Punctual as usual that morning, she unbuckled her daughter one-handedly while balancing a briefcase between her knee and chin.


  1. I like the descriptions of Jonas and Dennis, and the dialogue felt very natural, but I'm wondering why you chose to begin with a prologue. I was intrigued by the Jonas character, and the sudden change to Samantha was a bit jarring. I suppose Samantha is the "some female" who will be given a tour by Orville, who is in danger of a bloody beating from Jonas and Dennis. I'd like to know more about Samantha other than her habitual punctuality. Who is the story's main character, Jonas or Samantha? I would probably continue to read, but only if it was made clear very quickly why these people are apparently crossing paths.

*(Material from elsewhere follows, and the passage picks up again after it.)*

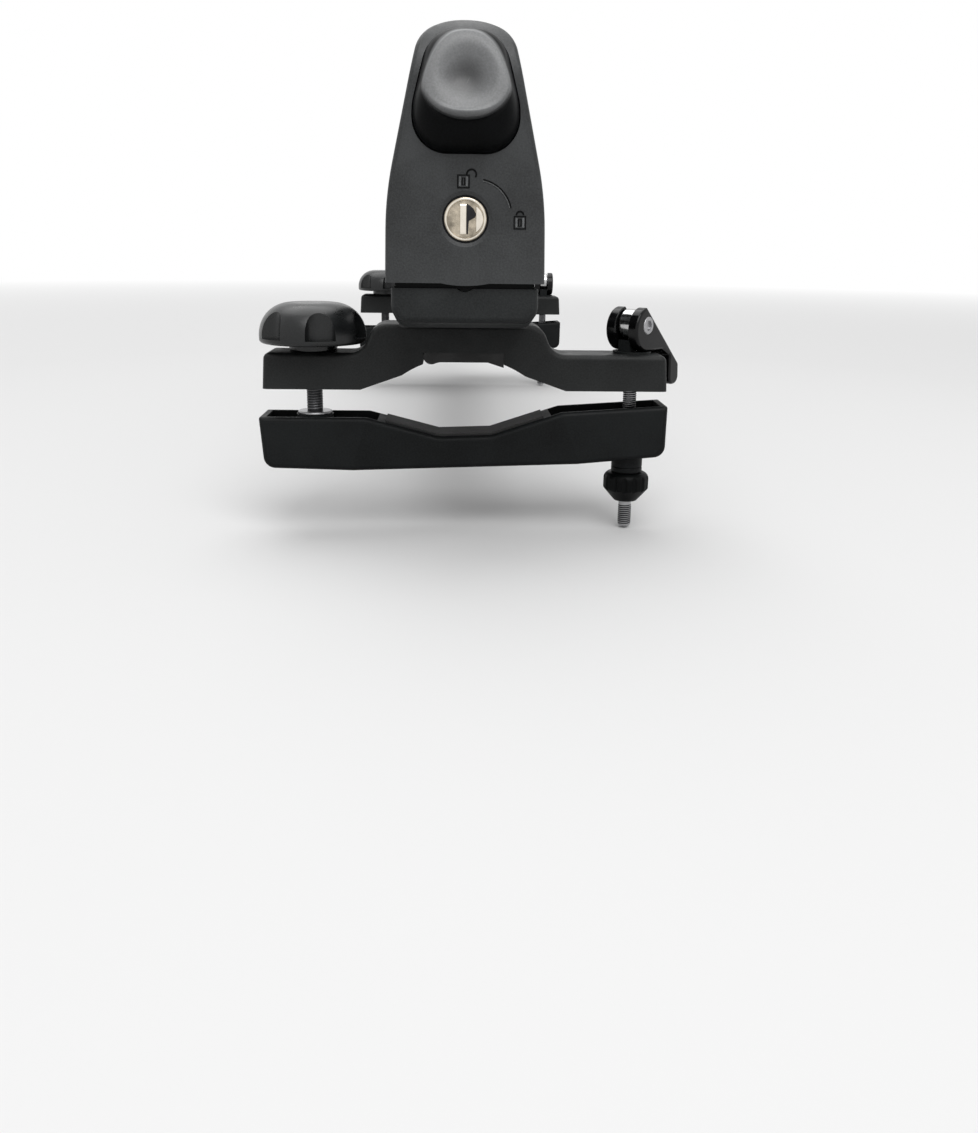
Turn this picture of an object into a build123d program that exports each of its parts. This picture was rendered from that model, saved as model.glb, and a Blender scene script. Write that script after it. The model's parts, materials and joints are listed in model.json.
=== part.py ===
from build123d import *

import os
from math import cos, radians, sin, sqrt

os.makedirs("parts", exist_ok=True)

# Roof ski carrier: two rubber-lined jaws, hinged at one end and latched at the
# other, on two brackets that clamp round one roof bar.
# Millimetres. X runs across the carrier, Y along it from the latch to the
# hinge, Z up. z = 0 is the top of the roof bar, y = 0 is midway between the
# brackets and x = 0 is the middle of the jaws.

# Fits
moving_gap = 0.3        # between pieces that move past each other
running_gap = 0.05      # radial, a shaft in its hole
press_gap = 0.02        # radial, an insert in its bore
slide_gap = 0.1         # an extrusion in its socket or groove

# Brackets
bracket_spacing = 400.0
bracket_depth = 20.0
arm_left = -75.0
arm_right = 77.0
arm_top = 3.0
arm_bottom = -10.5
arm_draft = 0.8
plateau_z = 14.0
flank_left = -35.6
flank_right = 31.2
flank_run = 4.5
flank_radius = 7.0
arch_half = 23.0
arch_spring = -5.0
arch_crown = 2.1
arch_foot = 38.5
bracket_edge = 2.0
bracket_pad_half = 15.0
bracket_pad_flat = 9.0
bracket_pad_top = 3.4
bracket_pad_drop = 1.9
bracket_screw_x = 9.0
bracket_screw_head = 10.0
bracket_screw_head_height = 4.0
bracket_screw_sink = 4.5

# Clamp bars, drawn level and then tilted about the middle of the bar
bar_centre_x = 0.4
bar_rim_z = -18.7
bar_tilt = 1.9
bar_half = 77.4
bar_wall = 2.4
bar_floor = 3.0
bar_height = 19.6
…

  2. I agree with Susan, the prologue is disconcerting because you introduce two MCs who don't seem to have a connection at this point. Prologues are tricky things so be sure it isn't a place to dump background information and if you find there's a lot of important information to offer from a prologue, consider the story may be starting in the wrong place. Also, speculative fiction isn't a genre. Its a collective term for all genres--fantasy, sci-fi, mystery, etc. Which genre defines your story?

  3. I like it because it is written well. I agree that the prologue is not needed and to add that to the start of Chapter one. I too am confused of who is the main character. I'm thinking Samantha but right now I'm not sure, which makes it hard for me to connect to someone. Your description is great.

  4. The prologue for the most part worked for me. We enter the story and move along with Jonas. We're not sure exactly what's going on, but it sounds like someone's in for a pounding. The compound-issued sneakers did puzzle me for a moment. I think you mean he lives in some sort of compound, a prison or cult or something like that and the sneakers are standard issue. Consider how to say this in a clearer way that hints what kind of facility he is in.

    Samantha's opening didn't work as well. Instead of entering the story with her, we read a paragraph of background info. about her. Ask yourself if this info is needed so early in the story. If so, move it down a few paragraphs after we get into her story. I was also puzzled by the briefcase balanced between chin and knee. I'm sorry but that image didn't work for me. I can't picture how that would work with her standing or sitting. Samantha's section reads rather flat, with little tension. Consider starting her story somewhere else.

  5. Here you have two very different openers in the first 250. In the first the reader is thrown into the action and left scrambling to catch up, coming to realize there is going to be a fight tomorrow. In the second a leisurely narrative introduces the character.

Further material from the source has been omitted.